What can we say about Back To The Future? A stone-cold classic? Yep. Beloved by multiple generations of movie lovers? Yep. Joey Jones is going back in time to bring you the most interesting facts on the iconic film.

Released in 1985, Back To The Future was directed by Robert Zemeckis and written by Zemeckis and his long-time collaborator Bob Gale. Telling the story of a teenage boy travelling back through time to meet his parents as teenagers, it’s a great comedy and a great coming-of-age movie wrapped in a perfectly executed time-travel tale, featuring the most iconic time machine in cinema.


1. Bob Gale based the idea on a high school yearbook

The idea for Back To The Future came to Gale when he was at his parents house rummaging round in their basement. He came across his dad’s old school yearbook and wondered if they would’ve been friends had they known each other when they were both 17. Gale mentioned this to Zemeckis and they turned it into a high-level story with 3 basic ideas:

  1. A high school kid gets sent back in time.
  2. He meets his parents.
  3. His mother falls in love with him.

This was then fleshed out info the full screenplay.
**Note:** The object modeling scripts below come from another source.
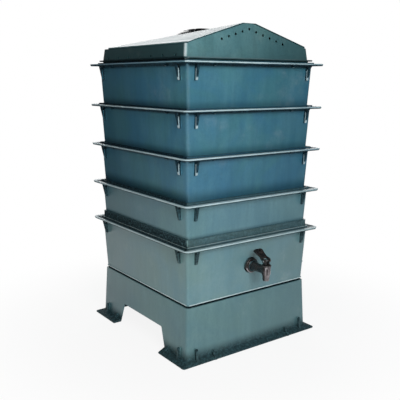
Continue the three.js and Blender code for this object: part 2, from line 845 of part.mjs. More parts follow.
const wormery = new THREE.Group();
wormery.position.y = stackShift;
wormery.add(named('base_stand', baseStand(), trayGreen));
wormery.add(named('collector_tray', collectorTray(), trayGreen));
trayRims.forEach((rim, index) => {
  wormery.add(named(`working_tray_${trayRims.length - index}`, workingTray(rim), trayGreen));
});
wormery.add(named('lid', lid(), trayGreen));
wormery.add(named('lid_handle', lidHandle(), tapBlack));
wormery.add(named('lid_screw_front', lidScrew(gripScrewPlaces[0]), steel));
wormery.add(named('lid_screw_back', lidScrew(gripScrewPlaces[1]), steel));

const ladderSeat = new THREE.Group();
ladderSeat.position.z = (collectorFloorFront + collectorFloorBack) / 2 + gap;
ladderSeat.rotation.x = Math.atan2(collectorFloorBack - collectorFloorFront, 2 * collectorHalfY);
ladderSeat.add(named('worm_ladder', wormLadder(), trayGreen));
wormery.add(ladderSeat);

const tap = new THREE.Group();
tap.position.set(0, -bossFace, tapLevel);
tap.add(named('tap_body', tapBody(), tapBlack));
const gasket = ringAlongY(tapHoleRadius, tapFlange.radius, -gap - gasketThickness, -gap);
tap.add(named('tap_gasket', gasket, rubberGrey));
const innerWasher = ringAlongY(tapHoleRadius, washerRadius, innerFaceY + gap, washerEnd);
tap.add(named('tap_inner_washer', innerWasher, rubberGrey));
tap.add(named('tap_back_nut', backNut(), tapBlack));
wormery.add(tap);

const valve = new THREE.Group();
valve.position.y = -tapReach;
valve.add(named('tap_bonnet', tapBonnet(), tapBlack));
valve.add(named('tap_plunger', tapPlunger(), tapBlack));
valve.add(named('tap_seat', tapSeat(), rubberGrey));
valve.add(named('tap_spring', tapSpring(), steel));
valve.add(named('tap_lever', tapLever(), tapBlack));
const pin = named('tap_lever_pin', across(pivotPinRadius, lever.rootHalf + 0.8, 12), steel);
pin.position.z = pivotHeight;
valve.add(pin);
tap.add(valve);

export default wormery;
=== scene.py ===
from math import atan, cos, pi, radians, sin

import bmesh
import bpy
from mathutils import Matrix, Vector


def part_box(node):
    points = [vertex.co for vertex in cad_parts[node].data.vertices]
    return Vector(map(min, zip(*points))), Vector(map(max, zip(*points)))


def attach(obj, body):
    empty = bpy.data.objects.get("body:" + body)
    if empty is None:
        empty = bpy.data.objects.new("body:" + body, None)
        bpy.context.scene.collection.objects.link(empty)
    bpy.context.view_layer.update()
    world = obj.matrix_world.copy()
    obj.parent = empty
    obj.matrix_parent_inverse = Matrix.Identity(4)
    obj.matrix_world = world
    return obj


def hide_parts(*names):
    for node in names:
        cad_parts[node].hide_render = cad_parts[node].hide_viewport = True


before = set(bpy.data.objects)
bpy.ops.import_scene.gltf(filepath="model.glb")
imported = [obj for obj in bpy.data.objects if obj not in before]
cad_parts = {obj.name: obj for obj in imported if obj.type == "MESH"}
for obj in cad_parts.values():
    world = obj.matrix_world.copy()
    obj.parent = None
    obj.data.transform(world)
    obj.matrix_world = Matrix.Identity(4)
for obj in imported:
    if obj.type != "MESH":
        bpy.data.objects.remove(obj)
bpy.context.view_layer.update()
print("frame loaded")

# Everything is drawn in millimetres about the middle of the stack, then put in place in metres.
mm = 0.001
rimLow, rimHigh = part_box("working_tray_1")
stackY = (rimLow.y + rimHigh.y) / 2
inPlace = Matrix.Translation((0, stackY, 0)) @ Matrix.Scale(mm, 4)


# Shader building

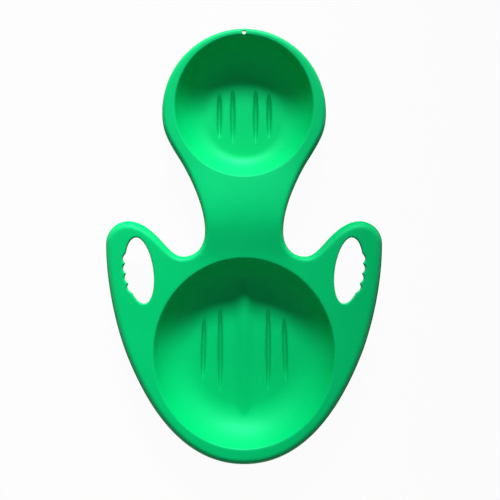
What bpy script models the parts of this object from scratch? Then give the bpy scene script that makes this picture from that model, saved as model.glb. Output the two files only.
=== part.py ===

2. The original script was very different to what we see in the movie

The movie flows so well that it’s almost difficult to imagine it wasn’t written in one draft, but there were lots of changes throughout the writing process. Some of the key amends were:

  • Marty’s surname was, originally, not McFly, but McDermott.
  • The famous clocktower climax to the movie wasn’t part of the script. Instead, Marty and Doc would visit a nuclear test site in Nevada and a nuclear explosion would send the DeLorean back to the future. This was changed because the whole sequence would have proved too expensive.
  • The final scene originally didn’t play out how it does in the film, with Doc turning back up at Marty’s house and taking him and Jennifer on another adventure. It originally ended with George looking at a 1955 newspaper with a picture of Marty playing Johnny B. Goode on stage, and saying, “It can’t be. But it is…”
  • In first drafts, Doc Brown had a pet chimp called Shemp. This was changed to a pet dog called Einstein at the request of the Head of Universal – Sid Sheinberg. Sheingberg told Zemeckis and Gale, “no film with a chimp ever made money.” When Gale responded by saying, “what about Every Which Way But Loose?” Sheinberg said, “that’s an orangutan, not a chimp.”

3. The movie was almost not called Back To The Future

Unimaginable now, but the movie could’ve been called something entirely different. Sid Sheinberg did not like the title “Back To The Future.” He sent a memo to Zemeckis and Gale outlining his reasons, and asking to change it to “Spaceman From Pluto.”

Luckily, producer Steven Spielberg stepped in. He replied to Sheinberg’s memo with one of his own that simply said: “Sid, thanks for your most humorous memo. We all got a big kick out of it. Thanks, Steven.”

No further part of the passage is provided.